Ну, первые тридцать лет вопроса об анализе, естественно, не вставало. Но к середине семидесятых мы со Щегловым разработали соответствующий инструментарий, который охотно испытывали как на литературной классике, так и на образцах «низкого» жанра7. К данному случаю следовало применить понятия иконического воплощения темы и ее проекции в сферу языковых средств. Но тогда это сделано не было. А на днях фраза почему-то вспомнилась – папы уже почти двадцать лет как нет на свете, последний раз мы с ним ходили в далекую в 1984‐м, и он с передышками, но взошел на Мон-Сен-Мишель, теперь же и мои прогулки, в том числе велосипедные, постепенно сокращаются, – вспомнилась и, не церемонясь, открыла свою тайну.
Проницательному читателю ответ, наверное, уже ясен. Для остальных позволю себе его сформулировать.
Тема этого мини-текста заявлена впрямую: «нечто далекое, даль». Главная особенность ее выражения тоже очевидна: эллипсис. Причем даже двойной, поскольку текст эллиптичен и синтаксически – опущено существительное, к которому относится прилагательное далекую, и лексически – остается неизвестным, какое именно существительное подразумевается: прогулку? дорогу? экспедицию? сторону? даль? В то же время грамматически, семантически и прагматически конструкция вполне определенна: направительный предлог в + винительный падеж, женский род существительного, очевидность намерений говорящего. Налицо характерное поэтическое напряжение между внешней неправильностью высказывания и его образной внятностью.
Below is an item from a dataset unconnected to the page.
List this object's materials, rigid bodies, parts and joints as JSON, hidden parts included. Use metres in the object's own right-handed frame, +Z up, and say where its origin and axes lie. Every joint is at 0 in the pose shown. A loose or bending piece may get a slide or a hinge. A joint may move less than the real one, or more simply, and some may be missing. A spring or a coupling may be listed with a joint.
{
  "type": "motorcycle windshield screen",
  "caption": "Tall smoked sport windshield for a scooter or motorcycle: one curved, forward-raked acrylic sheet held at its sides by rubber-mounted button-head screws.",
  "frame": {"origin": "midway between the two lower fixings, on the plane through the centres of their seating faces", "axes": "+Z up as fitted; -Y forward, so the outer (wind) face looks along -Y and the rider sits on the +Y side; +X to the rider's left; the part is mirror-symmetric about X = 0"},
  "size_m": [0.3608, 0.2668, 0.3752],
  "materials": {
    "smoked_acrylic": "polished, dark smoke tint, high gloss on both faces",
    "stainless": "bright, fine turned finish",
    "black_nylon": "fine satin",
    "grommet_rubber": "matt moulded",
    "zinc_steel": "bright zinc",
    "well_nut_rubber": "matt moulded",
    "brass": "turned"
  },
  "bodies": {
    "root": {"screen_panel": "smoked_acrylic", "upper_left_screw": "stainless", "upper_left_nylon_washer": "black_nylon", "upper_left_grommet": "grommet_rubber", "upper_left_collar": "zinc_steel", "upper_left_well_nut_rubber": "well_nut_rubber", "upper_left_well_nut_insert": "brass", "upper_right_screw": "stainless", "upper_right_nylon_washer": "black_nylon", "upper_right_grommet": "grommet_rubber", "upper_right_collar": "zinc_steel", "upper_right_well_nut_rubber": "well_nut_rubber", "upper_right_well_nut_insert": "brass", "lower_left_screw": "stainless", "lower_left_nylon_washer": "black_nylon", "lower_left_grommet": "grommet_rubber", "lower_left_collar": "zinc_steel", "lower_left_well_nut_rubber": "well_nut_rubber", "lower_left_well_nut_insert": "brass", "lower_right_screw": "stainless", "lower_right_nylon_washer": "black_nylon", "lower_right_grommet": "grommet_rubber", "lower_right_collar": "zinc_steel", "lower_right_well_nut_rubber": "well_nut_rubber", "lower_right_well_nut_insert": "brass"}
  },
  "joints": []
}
И соответствие между смыслом и текстом – самое прямое, прозрачное, иконическое. Ведь что такое «даль»? Это нечто, к чему наши желания, мысли, взоры стремятся (как прилагательное стремится к определяемому им существительному), но что находится где-то за пределами нашего видения, поля зрения, горизонта, являя собой некое неопределенное, загадочное, да еще и женское, «там» (подобное опущенному существительному эллиптичной конструкции).
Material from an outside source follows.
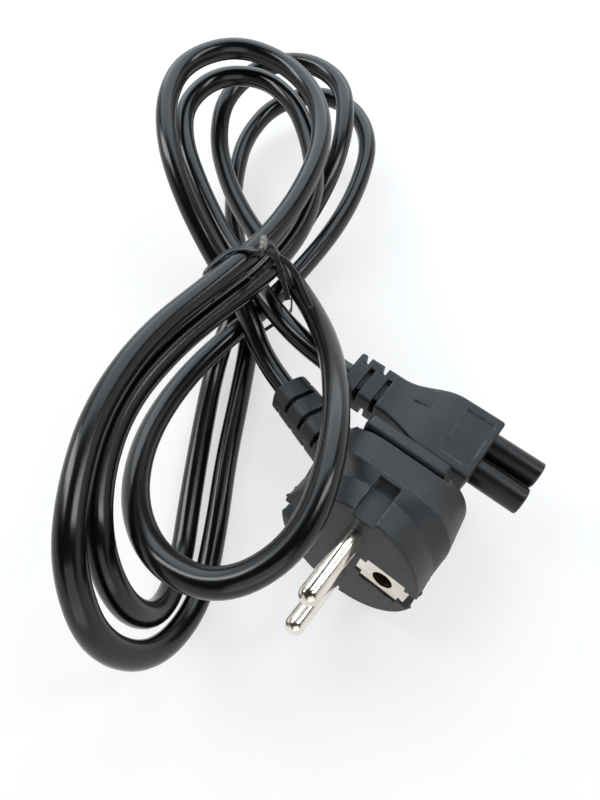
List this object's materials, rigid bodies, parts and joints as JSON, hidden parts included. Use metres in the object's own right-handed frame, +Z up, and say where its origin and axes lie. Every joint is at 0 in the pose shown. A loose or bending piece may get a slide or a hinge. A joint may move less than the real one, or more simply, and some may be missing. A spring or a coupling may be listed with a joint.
{
  "type": "laptop power cord",
  "caption": "Mains lead for a laptop adapter: angled earthed plug with round pins, cloverleaf connector and glossy black cord tied in a figure-eight hank.",
  "frame": {"origin": "on the table, below the middle of the box round the plug and the connector", "axes": "+Z up from the table; +X the way the connector's nose points, from the cord's side of the plug to its earth hole's side; -Y the way the plug's pins point, seen from above"},
  "size_m": [0.1578, 0.1901, 0.0527],
  "materials": {
    "moulding": "fine-grained black flexible PVC moulding",
    "insert": "smooth hard black plastic",
    "jacket": "glossy black PVC cord jacket",
    "bridge": "grey hard plastic",
    "plating": "bright nickel plating",
    "spring_brass": "bare spring brass",
    "core_brown": "brown core insulation",
    "core_blue": "blue core insulation",
    "core_earth": "green and yellow core insulation",
    "copper": "bare stranded copper",
    "tie": "black plastic ribbon with a wire in it"
  },
  "bodies": {
    "root": {"plug_body": "moulding", "plug_bridge": "bridge", "pin_line": "plating", "pin_neutral": "plating", "earth_strap": "plating", "earth_clip": "plating", "earth_socket": "spring_brass", "plug_core_brown": "core_brown", "plug_core_blue": "core_blue", "plug_core_earth": "core_earth", "plug_wire_brown": "copper", "plug_wire_blue": "copper", "connector_body": "moulding", "connector_insert": "insert", "contact_line": "spring_brass", "contact_neutral": "spring_brass", "contact_earth": "spring_brass", "connector_core_line": "core_brown", "connector_core_neutral": "core_blue", "connector_core_earth": "core_earth", "connector_wire_line": "copper", "connector_wire_neutral": "copper", "connector_wire_earth": "copper", "cord": "jacket", "twist_tie": "tie"}
  },
  "joints": []
}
…Задачка, как видим, несложная, решение простенькое, триста лет поливать и стричь было, пожалуй, необязательно. Зато дополнительно высветилась временнáя перспектива.
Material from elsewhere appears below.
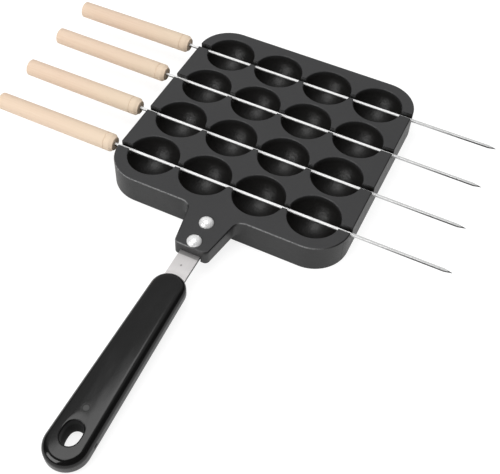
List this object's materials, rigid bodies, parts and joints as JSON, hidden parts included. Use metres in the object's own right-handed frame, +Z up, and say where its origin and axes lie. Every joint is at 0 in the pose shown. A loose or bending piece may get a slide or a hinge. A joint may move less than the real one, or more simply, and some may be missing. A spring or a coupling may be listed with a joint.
{
  "type": "takoyaki maker",
  "caption": "Cast takoyaki pan with half-round cups in a square grid, a riveted handle, and loose wood-handled skewers lying in slots across the cups.",
  "frame": {"origin": "middle of the cup grid on the flat cooking face", "axes": "+Z up, out of the cooking face; +X along the skewers to their points; +Y away from the handle"},
  "size_m": [0.3813, 0.3995, 0.0271],
  "materials": {
    "pan_coat": "matte dark grey non-stick coat on cast aluminium",
    "strap_steel": "satin",
    "rivet_metal": "bright",
    "grip_black": "gloss",
    "pin_black": "blackened",
    "rod_steel": "bright",
    "skewer_wood": "bare, sanded"
  },
  "bodies": {
    "pan": {"pan_body": "pan_coat", "handle_strap": "strap_steel", "rivet_inner": "rivet_metal", "rivet_outer": "rivet_metal", "handle_grip": "grip_black", "tang_pin": "pin_black"},
    "skewer_1": {"skewer_rod_1": "rod_steel", "skewer_handle_1": "skewer_wood"},
    "skewer_2": {"skewer_rod_2": "rod_steel", "skewer_handle_2": "skewer_wood"},
    "skewer_3": {"skewer_rod_3": "rod_steel", "skewer_handle_3": "skewer_wood"},
    "skewer_4": {"skewer_rod_4": "rod_steel", "skewer_handle_4": "skewer_wood"}
  },
  "joints": [
    {"name": "skewer_1_lift", "type": "slide", "parent": "pan", "child": "skewer_1", "axis": [0, 0, 1], "range_m": [0, 0.06]},
    {"name": "skewer_2_lift", "type": "slide", "parent": "pan", "child": "skewer_2", "axis": [0, 0, 1], "range_m": [0, 0.06]},
    {"name": "skewer_3_lift", "type": "slide", "parent": "pan", "child": "skewer_3", "axis": [0, 0, 1], "range_m": [0, 0.06]},
    {"name": "skewer_4_lift", "type": "slide", "parent": "pan", "child": "skewer_4", "axis": [0, 0, 1], "range_m": [0, 0.06]}
  ]
}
Санта-Моника, август 2017Собственный компьютер
Это было больше полувека назад, в самом начале шестидесятых. Мы со Щегловым, недавние выпускники филфака МГУ, занимались в Лаборатории машинного перевода МГПИИЯ им. М. Тореза разложением смысла слов на элементы («семантические множители») и одновременно вынашивали свою порождающую поэтику, когда меня вдруг заметил сам великий Мельчук, предложивший работать с ним над моделью «Смысл – Текст». Оказавшись соавтором сразу двух выдающихся коллег, я был поражен обилием неожиданных аналогий между семантикой и поэтикой и с радостным возбуждением принялся переносить из одной в другую новейшие находки.
Юра и Игорь никогда толком не понимали друг друга. Юра с недоверчивой тревогой выслушивал мои реляции с мельчуковского фронта, а Игорь упорно сомневался в осмысленности филологических, как он выражался, печек-лавочек и в лучшем случае великодушно разрешал мне заниматься ими в свободное от серьезной работы время. Он был старше, знаменитее, авторитетнее. Юра невольно чувствовал себя уязвимым, обойденным, ревновал нас друг к другу.
Вскоре он отлил свои переживания в чеканную форму.
– Знаешь, Алик, меня иногда спрашивают, зачем ты понадобился Мельчуку. Я отвечаю: понятно зачем – ему ведь всегда хотелось иметь собственный компьютер.
Юра был в своем репертуаре. Прежде всего, вряд ли кто-то его о чем-то спрашивал, а он кому-то что-то отвечал – общение с народом он всегда сводил к минимуму. Его старательно выверенное apte dictum было адресовано мне, его единственному собеседнику, мне он его и сообщил. Тем более что оценить его, кроме меня, было некому. Я оценил – запомнил на всю жизнь.
Гадость, конечно, в частности потому, что вранье. Но какой класс!